▶ _Given material_
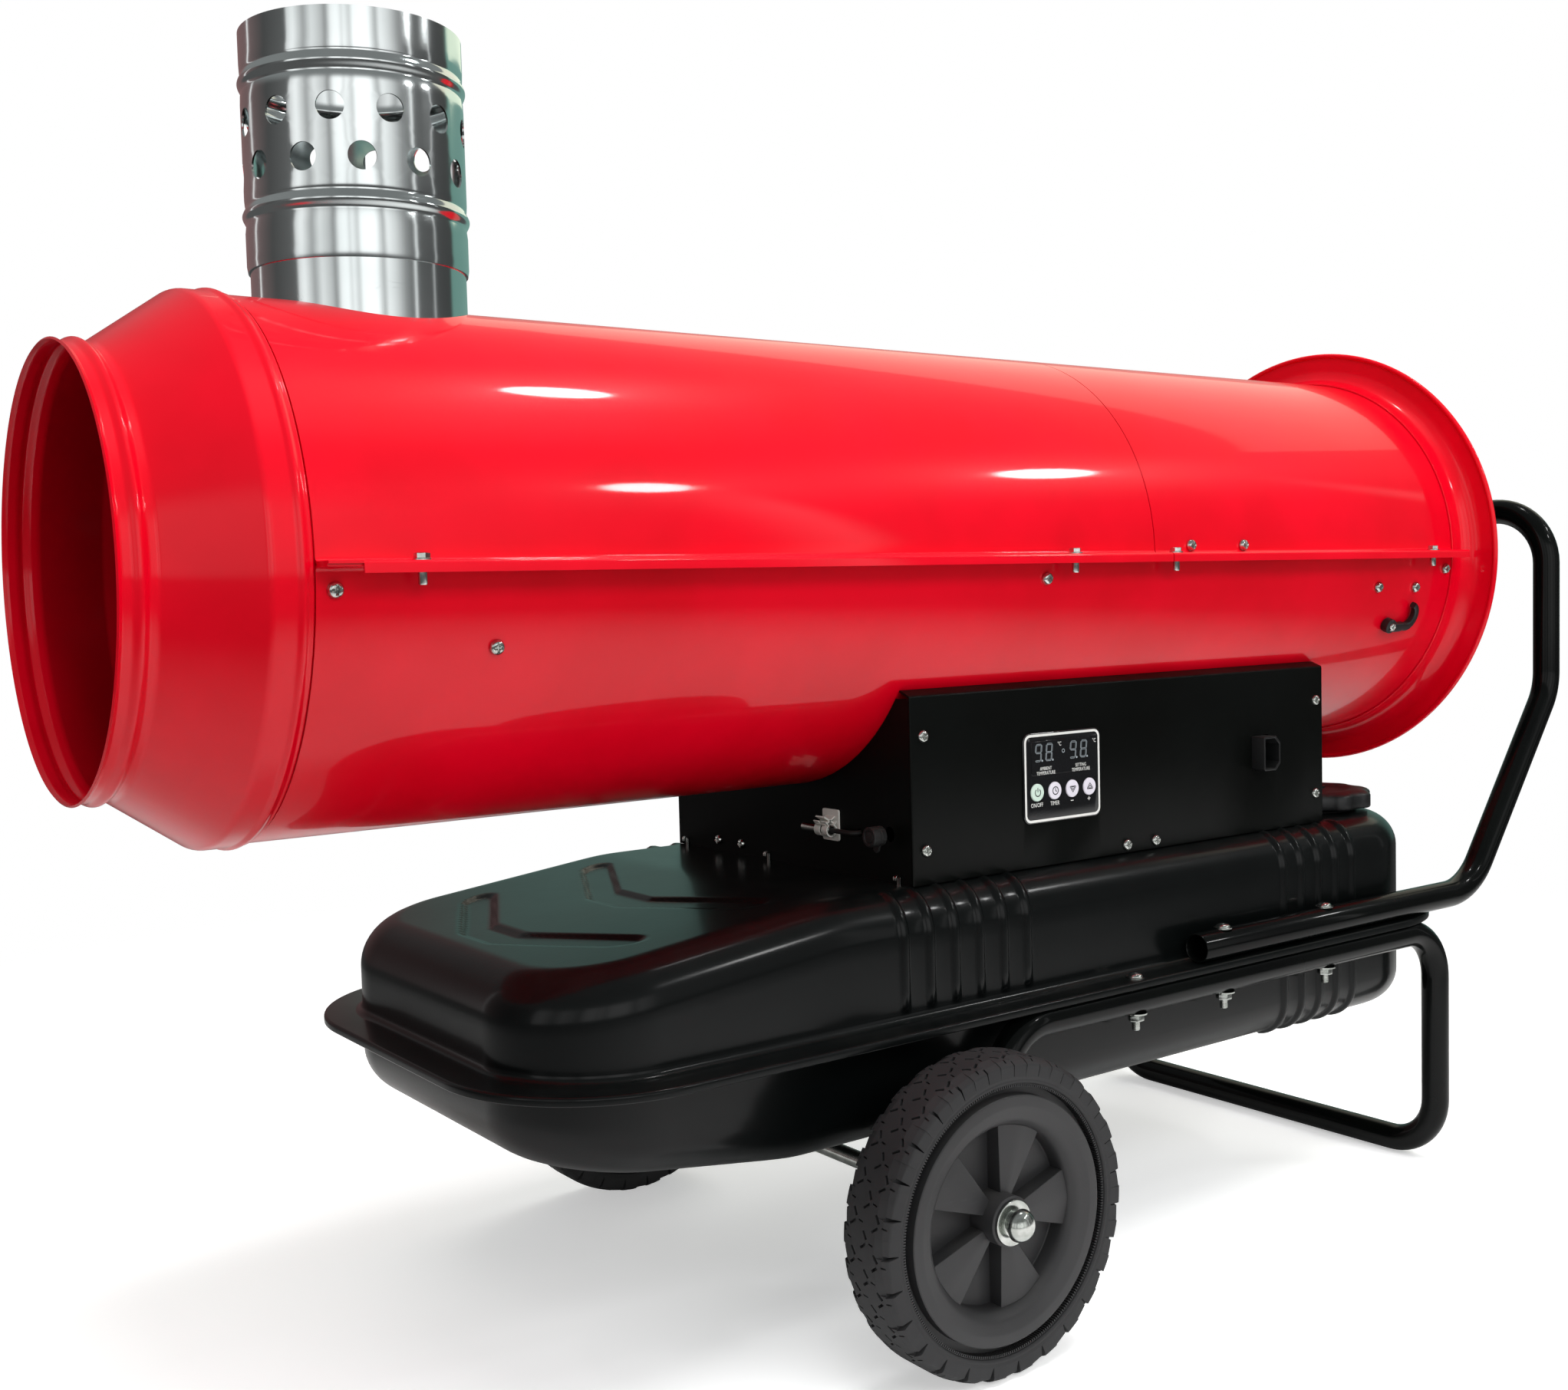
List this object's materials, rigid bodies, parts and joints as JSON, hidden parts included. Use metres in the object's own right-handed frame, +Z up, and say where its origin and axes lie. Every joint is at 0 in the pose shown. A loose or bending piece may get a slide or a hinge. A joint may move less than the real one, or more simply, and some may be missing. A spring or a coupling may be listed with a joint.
{
  "type": "indirect diesel heater",
  "caption": "Indirect diesel space heater: a red barrel with flue and air outlet above a black fuel tank, on a two-wheeled cart with a handle.",
  "frame": {"origin": "on the floor under the middle of the machine's length, in its middle plane", "axes": "+X to the rear, where the handle is; the air outlet faces -X; the control panel faces -Y; +Z up"},
  "size_m": [1.223, 0.5198, 0.835],
  "materials": {
    "red_paint": "gloss",
    "black_paint": "satin",
    "flue_steel": "bright rolled",
    "plain_steel": "satin",
    "heat_steel": "dull",
    "zinc": "zinc plated",
    "brass": "satin",
    "copper": "satin",
    "cast_metal": "cast",
    "black_plastic": "matte",
    "window": "gloss",
    "white_plastic": "satin",
    "green_plastic": "satin",
    "circuit_board": "satin",
    "black_rubber": "matte",
    "tyre": "matte",
    "wheel_plastic": "satin"
  },
  "bodies": {
    "base": {"outlet_cone": "red_paint", "upper_shell_front": "red_paint", "upper_shell_rear": "red_paint", "lower_shell": "red_paint", "inlet_bell": "red_paint", "fan_guard": "plain_steel", "flue_stub": "flue_steel", "draft_pipe": "flue_steel", "heat_exchanger": "heat_steel", "combustion_chamber": "heat_steel", "exchanger_feet": "plain_steel", "burner_tube": "plain_steel", "flame_disc": "plain_steel", "nozzle_holder": "brass", "ignition_electrodes": "zinc", "motor": "cast_metal", "motor_bracket": "plain_steel", "oil_pump": "cast_metal", "fuel_solenoid": "black_plastic", "fuel_pipe": "copper", "fuel_filter": "white_plastic", "fuel_hose": "black_rubber", "control_box": "black_paint", "side_panel": "black_paint", "control_board": "circuit_board", "ignition_transformer": "black_plastic", "display_panel": "black_plastic", "display_window": "window", "power_inlet": "black_plastic", "probe_clip": "white_plastic", "probe": "zinc", "probe_lead": "black_rubber", "probe_socket": "zinc", "tank_upper": "black_paint", "tank_lower": "black_paint", "filler_neck": "black_paint", "filler_strainer": "plain_steel", "drain_plug": "brass", "stand_frame": "black_paint", "handle": "black_paint", "axle": "zinc", "wheel_washers": "zinc", "axle_caps": "zinc", "cable_hook": "black_paint", "shell_fasteners": "zinc", "panel_screws": "zinc", "frame_bolts": "zinc"},
    "wheel_left": {"wheel_rim_left": "wheel_plastic", "tyre_left": "tyre"},
    "wheel_right": {"wheel_rim_right": "wheel_plastic", "tyre_right": "tyre"},
    "fan_rotor": {"fan": "cast_metal", "motor_shaft": "zinc"},
    "cap_seal": {"cap_gasket": "black_rubber"},
    "filler_cap": {"tank_cap": "black_plastic"},
    "power_key": {"key_power": "green_plastic"},
    "timer_key": {"key_timer": "white_plastic"},
    "down_key": {"key_down": "white_plastic"},
    "up_key": {"key_up": "white_plastic"},
    "dust_cap": {"socket_cap": "black_plastic"}
  },
  "joints": [
    {"name": "wheel_left_spin", "type": "hinge", "parent": "base", "child": "wheel_left", "pos_m": [-0.1275, -0.221, 0.1015], "axis": [0, 1, 0], "continuous": true},
    {"name": "wheel_right_spin", "type": "hinge", "parent": "base", "child": "wheel_right", "pos_m": [-0.1275, 0.221, 0.1015], "axis": [0, 1, 0], "continuous": true},
    {"name": "fan_spin", "type": "hinge", "parent": "base", "child": "fan_rotor", "pos_m": [0.3815, 0, 0.515], "axis": [1, 0, 0], "continuous": true},
    {"name": "cap_lift", "type": "slide", "parent": "base", "child": "cap_seal", "axis": [0, 0, 1], "range_m": [0, 0.036]},
    {"name": "cap_turn", "type": "hinge", "parent": "cap_seal", "child": "filler_cap", "pos_m": [0.3845, -0.084, 0.308], "axis": [0, 0, 1], "range_deg": [0, 360]},
    {"name": "power_key_press", "type": "slide", "parent": "base", "child": "power_key", "axis": [0, 1, 0], "range_m": [0, 0.0006], "stiffness_N_per_m": 600, "springref_m": -0.0004},
    {"name": "timer_key_press", "type": "slide", "parent": "base", "child": "timer_key", "axis": [0, 1, 0], "range_m": [0, 0.0006], "stiffness_N_per_m": 600, "springref_m": -0.0004},
    {"name": "down_key_press", "type": "slide", "parent": "base", "child": "down_key", "axis": [0, 1, 0], "range_m": [0, 0.0006], "stiffness_N_per_m": 600, "springref_m": -0.0004},
    {"name": "up_key_press", "type": "slide", "parent": "base", "child": "up_key", "axis": [0, 1, 0], "range_m": [0, 0.0006], "stiffness_N_per_m": 600, "springref_m": -0.0004},
    {"name": "dust_cap_pull", "type": "slide", "parent": "base", "child": "dust_cap", "axis": [-1, 0, 0], "range_m": [0, 0.02]}
  ]
}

▶ _What needs to be done_
Copy the material above, line for line.

▶ _The result_
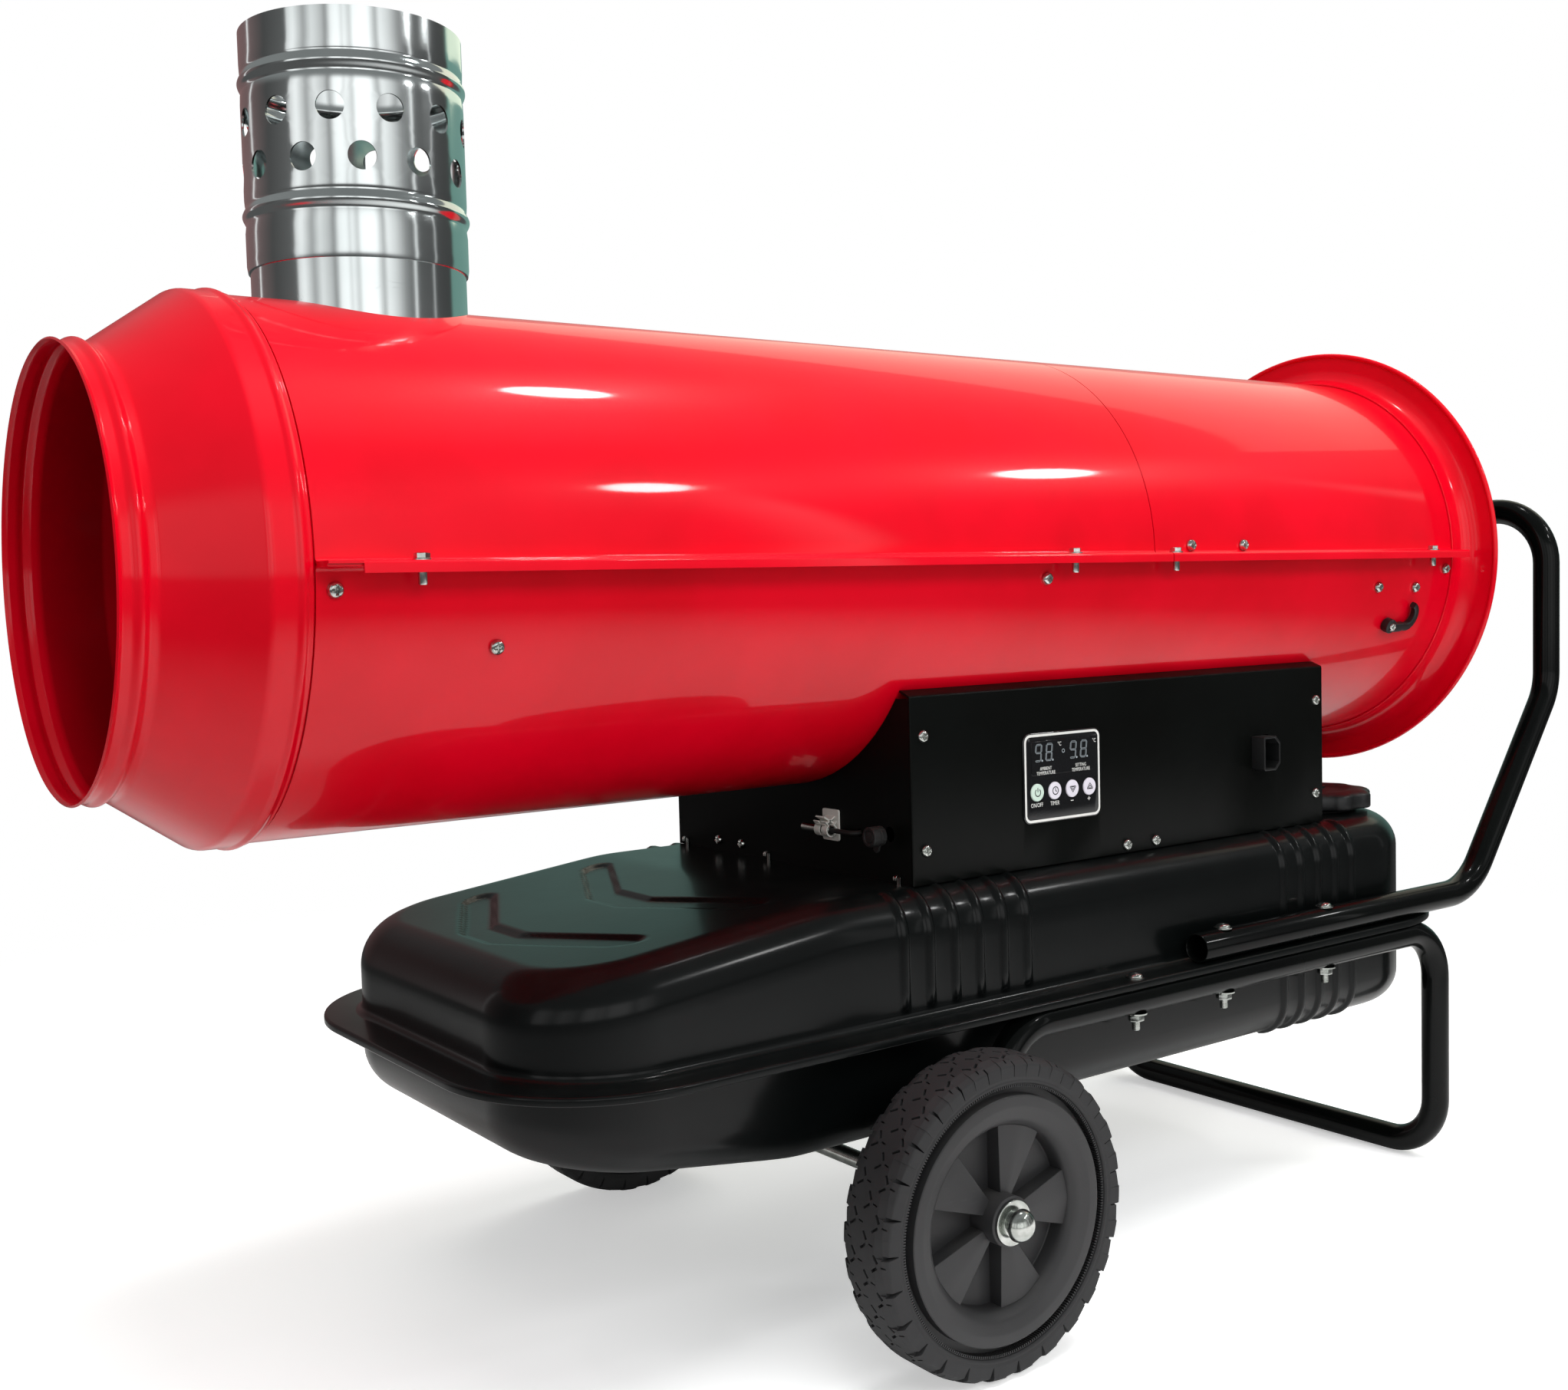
List this object's materials, rigid bodies, parts and joints as JSON, hidden parts included. Use metres in the object's own right-handed frame, +Z up, and say where its origin and axes lie. Every joint is at 0 in the pose shown. A loose or bending piece may get a slide or a hinge. A joint may move less than the real one, or more simply, and some may be missing. A spring or a coupling may be listed with a joint.
{
  "type": "indirect diesel heater",
  "caption": "Indirect diesel space heater: a red barrel with flue and air outlet above a black fuel tank, on a two-wheeled cart with a handle.",
  "frame": {"origin": "on the floor under the middle of the machine's length, in its middle plane", "axes": "+X to the rear, where the handle is; the air outlet faces -X; the control panel faces -Y; +Z up"},
  "size_m": [1.223, 0.5198, 0.835],
  "materials": {
    "red_paint": "gloss",
    "black_paint": "satin",
    "flue_steel": "bright rolled",
    "plain_steel": "satin",
    "heat_steel": "dull",
    "zinc": "zinc plated",
    "brass": "satin",
    "copper": "satin",
    "cast_metal": "cast",
    "black_plastic": "matte",
    "window": "gloss",
    "white_plastic": "satin",
    "green_plastic": "satin",
    "circuit_board": "satin",
    "black_rubber": "matte",
    "tyre": "matte",
    "wheel_plastic": "satin"
  },
  "bodies": {
    "base": {"outlet_cone": "red_paint", "upper_shell_front": "red_paint", "upper_shell_rear": "red_paint", "lower_shell": "red_paint", "inlet_bell": "red_paint", "fan_guard": "plain_steel", "flue_stub": "flue_steel", "draft_pipe": "flue_steel", "heat_exchanger": "heat_steel", "combustion_chamber": "heat_steel", "exchanger_feet": "plain_steel", "burner_tube": "plain_steel", "flame_disc": "plain_steel", "nozzle_holder": "brass", "ignition_electrodes": "zinc", "motor": "cast_metal", "motor_bracket": "plain_steel", "oil_pump": "cast_metal", "fuel_solenoid": "black_plastic", "fuel_pipe": "copper", "fuel_filter": "white_plastic", "fuel_hose": "black_rubber", "control_box": "black_paint", "side_panel": "black_paint", "control_board": "circuit_board", "ignition_transformer": "black_plastic", "display_panel": "black_plastic", "display_window": "window", "power_inlet": "black_plastic", "probe_clip": "white_plastic", "probe": "zinc", "probe_lead": "black_rubber", "probe_socket": "zinc", "tank_upper": "black_paint", "tank_lower": "black_paint", "filler_neck": "black_paint", "filler_strainer": "plain_steel", "drain_plug": "brass", "stand_frame": "black_paint", "handle": "black_paint", "axle": "zinc", "wheel_washers": "zinc", "axle_caps": "zinc", "cable_hook": "black_paint", "shell_fasteners": "zinc", "panel_screws": "zinc", "frame_bolts": "zinc"},
    "wheel_left": {"wheel_rim_left": "wheel_plastic", "tyre_left": "tyre"},
    "wheel_right": {"wheel_rim_right": "wheel_plastic", "tyre_right": "tyre"},
    "fan_rotor": {"fan": "cast_metal", "motor_shaft": "zinc"},
    "cap_seal": {"cap_gasket": "black_rubber"},
    "filler_cap": {"tank_cap": "black_plastic"},
    "power_key": {"key_power": "green_plastic"},
    "timer_key": {"key_timer": "white_plastic"},
    "down_key": {"key_down": "white_plastic"},
    "up_key": {"key_up": "white_plastic"},
    "dust_cap": {"socket_cap": "black_plastic"}
  },
  "joints": [
    {"name": "wheel_left_spin", "type": "hinge", "parent": "base", "child": "wheel_left", "pos_m": [-0.1275, -0.221, 0.1015], "axis": [0, 1, 0], "continuous": true},
    {"name": "wheel_right_spin", "type": "hinge", "parent": "base", "child": "wheel_right", "pos_m": [-0.1275, 0.221, 0.1015], "axis": [0, 1, 0], "continuous": true},
    {"name": "fan_spin", "type": "hinge", "parent": "base", "child": "fan_rotor", "pos_m": [0.3815, 0, 0.515], "axis": [1, 0, 0], "continuous": true},
    {"name": "cap_lift", "type": "slide", "parent": "base", "child": "cap_seal", "axis": [0, 0, 1], "range_m": [0, 0.036]},
    {"name": "cap_turn", "type": "hinge", "parent": "cap_seal", "child": "filler_cap", "pos_m": [0.3845, -0.084, 0.308], "axis": [0, 0, 1], "range_deg": [0, 360]},
    {"name": "power_key_press", "type": "slide", "parent": "base", "child": "power_key", "axis": [0, 1, 0], "range_m": [0, 0.0006], "stiffness_N_per_m": 600, "springref_m": -0.0004},
    {"name": "timer_key_press", "type": "slide", "parent": "base", "child": "timer_key", "axis": [0, 1, 0], "range_m": [0, 0.0006], "stiffness_N_per_m": 600, "springref_m": -0.0004},
    {"name": "down_key_press", "type": "slide", "parent": "base", "child": "down_key", "axis": [0, 1, 0], "range_m": [0, 0.0006], "stiffness_N_per_m": 600, "springref_m": -0.0004},
    {"name": "up_key_press", "type": "slide", "parent": "base", "child": "up_key", "axis": [0, 1, 0], "range_m": [0, 0.0006], "stiffness_N_per_m": 600, "springref_m": -0.0004},
    {"name": "dust_cap_pull", "type": "slide", "parent": "base", "child": "dust_cap", "axis": [-1, 0, 0], "range_m": [0, 0.02]}
  ]
}